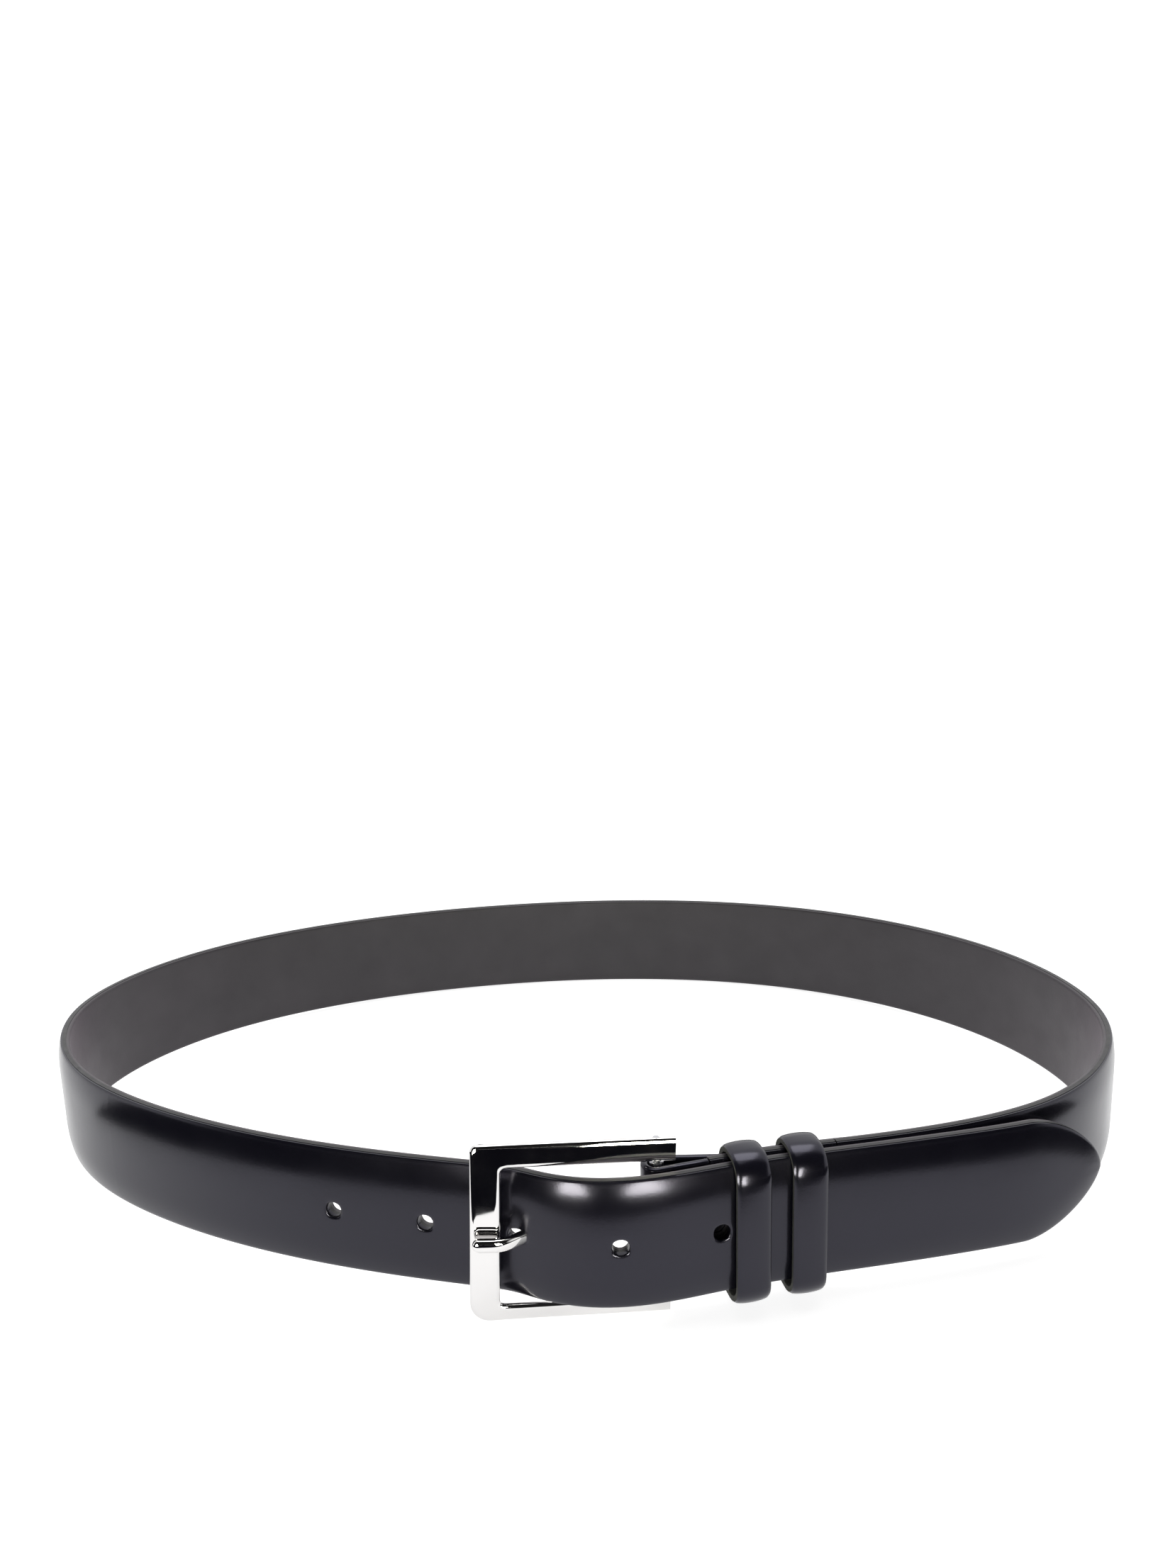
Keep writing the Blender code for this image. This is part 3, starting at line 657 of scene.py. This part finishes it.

============

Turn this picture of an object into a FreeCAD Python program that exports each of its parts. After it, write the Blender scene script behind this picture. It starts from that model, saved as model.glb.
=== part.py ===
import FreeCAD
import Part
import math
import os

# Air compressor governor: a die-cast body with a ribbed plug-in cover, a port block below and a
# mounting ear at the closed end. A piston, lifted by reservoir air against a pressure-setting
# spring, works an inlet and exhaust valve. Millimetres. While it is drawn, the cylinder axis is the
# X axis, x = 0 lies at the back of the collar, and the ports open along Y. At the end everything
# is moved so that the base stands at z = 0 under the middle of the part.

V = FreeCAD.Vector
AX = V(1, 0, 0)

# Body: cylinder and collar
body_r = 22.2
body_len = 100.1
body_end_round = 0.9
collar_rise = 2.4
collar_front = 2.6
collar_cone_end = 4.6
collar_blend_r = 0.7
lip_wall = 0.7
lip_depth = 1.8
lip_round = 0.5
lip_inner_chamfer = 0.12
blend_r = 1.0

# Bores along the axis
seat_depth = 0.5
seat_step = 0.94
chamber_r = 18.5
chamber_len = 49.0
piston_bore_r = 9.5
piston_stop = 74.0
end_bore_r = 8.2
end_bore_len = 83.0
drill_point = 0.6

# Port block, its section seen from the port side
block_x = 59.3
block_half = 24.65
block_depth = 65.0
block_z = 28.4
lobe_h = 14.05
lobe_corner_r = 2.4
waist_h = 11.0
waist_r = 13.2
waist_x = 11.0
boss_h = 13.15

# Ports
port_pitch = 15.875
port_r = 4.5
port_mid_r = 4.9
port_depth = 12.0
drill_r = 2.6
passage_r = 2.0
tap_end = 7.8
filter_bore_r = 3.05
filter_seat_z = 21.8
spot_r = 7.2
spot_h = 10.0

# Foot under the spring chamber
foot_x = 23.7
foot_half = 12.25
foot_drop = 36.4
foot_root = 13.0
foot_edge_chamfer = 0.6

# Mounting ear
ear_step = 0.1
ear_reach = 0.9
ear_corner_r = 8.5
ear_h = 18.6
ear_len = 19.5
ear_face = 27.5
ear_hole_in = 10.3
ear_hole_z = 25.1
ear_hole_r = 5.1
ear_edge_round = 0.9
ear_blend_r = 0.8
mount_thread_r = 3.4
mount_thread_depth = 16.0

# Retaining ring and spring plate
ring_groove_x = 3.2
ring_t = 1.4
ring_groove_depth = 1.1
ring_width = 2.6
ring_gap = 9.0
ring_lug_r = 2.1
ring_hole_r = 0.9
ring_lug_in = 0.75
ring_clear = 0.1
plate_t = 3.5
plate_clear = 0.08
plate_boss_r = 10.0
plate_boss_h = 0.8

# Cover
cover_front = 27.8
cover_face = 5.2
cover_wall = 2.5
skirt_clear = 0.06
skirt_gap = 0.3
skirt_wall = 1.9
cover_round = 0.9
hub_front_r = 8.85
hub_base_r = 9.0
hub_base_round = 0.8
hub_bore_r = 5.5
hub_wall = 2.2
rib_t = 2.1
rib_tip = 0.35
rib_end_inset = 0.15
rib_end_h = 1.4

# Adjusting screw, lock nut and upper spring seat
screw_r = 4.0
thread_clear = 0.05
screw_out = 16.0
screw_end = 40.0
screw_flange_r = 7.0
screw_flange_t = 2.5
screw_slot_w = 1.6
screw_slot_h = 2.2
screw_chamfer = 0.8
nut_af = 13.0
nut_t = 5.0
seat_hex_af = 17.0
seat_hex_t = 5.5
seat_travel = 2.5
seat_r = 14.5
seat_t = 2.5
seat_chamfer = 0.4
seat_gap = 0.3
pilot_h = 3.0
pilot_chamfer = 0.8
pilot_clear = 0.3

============

WHAT TO PRODUCE: State the count of lines with the word "that" in them, and write nothing else.

EXERCISE RESPONSE: 2